Le projet vise à attirer les experts, à former les talents et à développer des solutions adaptées aux besoins locaux. La tour abrite des espaces de coworking pour les start-ups, des salles de formation, et un fablab où les entreprises peuvent simuler des cyberattaques et apprendre à y répondre. « On a besoin d’une communauté soudée, d’un écosystème qui sait se parler », explique Kevin Polizzi.
Pour répondre à cette menace, le campus a développé une plateforme numérique, baptisée ARES, qui facilite la mise en relation avec des prestataires spécialisés. Ce guichet unique permet de simplifier l’accès aux solutions de cybersécurité, qu’il s’agisse de diagnostics pour PME ou de dispositifs de gestion de crise pour les collectivités.
Mais l’enjeu est aussi de combler le manque de prestataires compétents. « On manque de spécialistes pour répondre aux besoins des entreprises locales. C’est un vrai enjeu de formation. »
C’est là qu’intervient la plateforme d’alternance. « Aujourd’hui, un jeune qui cherche une alternance dans la cyber s’inscrit sur la plateforme du Campus Cyber, et on lui propose dix entreprises près de chez lui », explique-t-il. Objectif : rapprocher les talents des entreprises, pour combler les lacunes en matière de sécurité numérique. « Sincèrement, si le gamin est bien orienté, on n’a aucun problème à lui trouver une alternance efficace à côté de chez lui », assure Polizzi.

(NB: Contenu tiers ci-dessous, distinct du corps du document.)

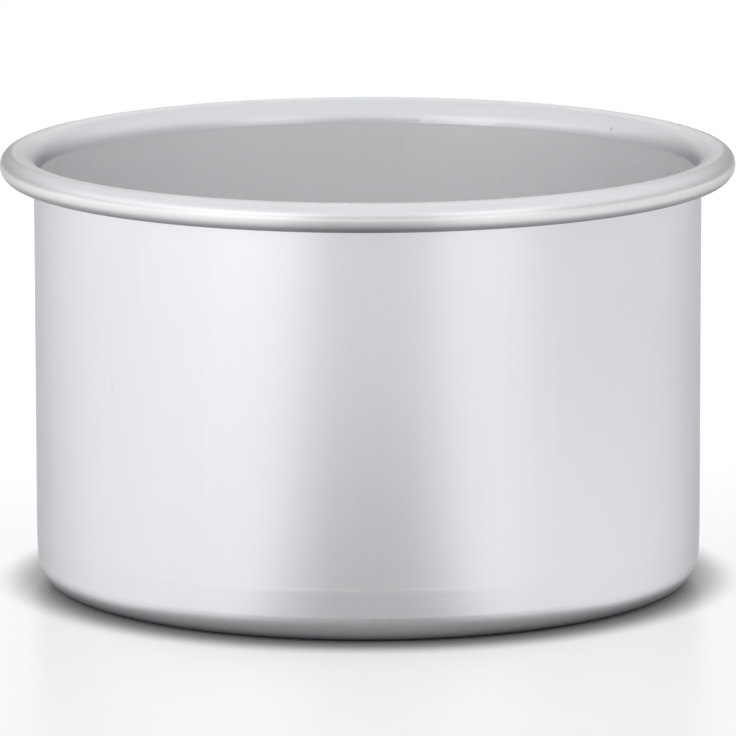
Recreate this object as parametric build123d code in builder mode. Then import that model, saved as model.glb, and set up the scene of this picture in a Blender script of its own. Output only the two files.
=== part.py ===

À ce titre, « le Campus Cyber, c’est du no profit. 100 % de l’argent généré par le campus sera réinjecté dans l’écosystème d’enseignement et de formation. »
Un pont vers la Méditerranée et l’Afrique
L’ambition ne s’arrête pas aux frontières de la région. Pour Polizzi, Marseille doit devenir la tête de pont numérique vers la Méditerranée et l’Afrique. « On est la porte de l’Afrique, mais on ne l’a pas encore vraiment ouverte », confie-t-il, le regard tourné vers le large. La ville doit capitaliser sur sa position géographique, sur sa culture des échanges, pour faire émerger des champions de la cybersécurité prêts à se déployer à l’international.
Avec sa casquette de patron, Kevin Polizzi sait que l’avenir ne se construira pas sans une forme de pragmatisme, loin des envolées lyriques. « Pour sauver Marseille, il faut créer 50 000 emplois. Le Campus Cyber, c’est une pierre à l’édifice, mais ça ne suffira pas à tout régler », admet-il. Sa franchise détonne, dans un univers où les annonces tonitruantes sont la norme.
Les soutiens institutionnels ne manquent pas, la Région Sud et la Métropole sont dans le paysage, mais l’argent, lui, vient du privé. « L’État est à nos côtés, mais ici, ce sont les entreprises qui mettent la main à la poche », précise l’homme d’affaire.
Parmi elles, l’aéroport de Marseille, CMA CGM, propriétaire des lieux, la Française des Jeux, ou encore Unitel Cloud Services. « Chacun vient avec ses enjeux, mais tout le monde a compris qu’on ne pouvait plus jouer en solo. »
Le 22 octobre, le campus a officiellement ouvert ses portes, prêt à faire de Marseille un bastion de la cybersécurité. Plus qu’un projet, une offensive collective.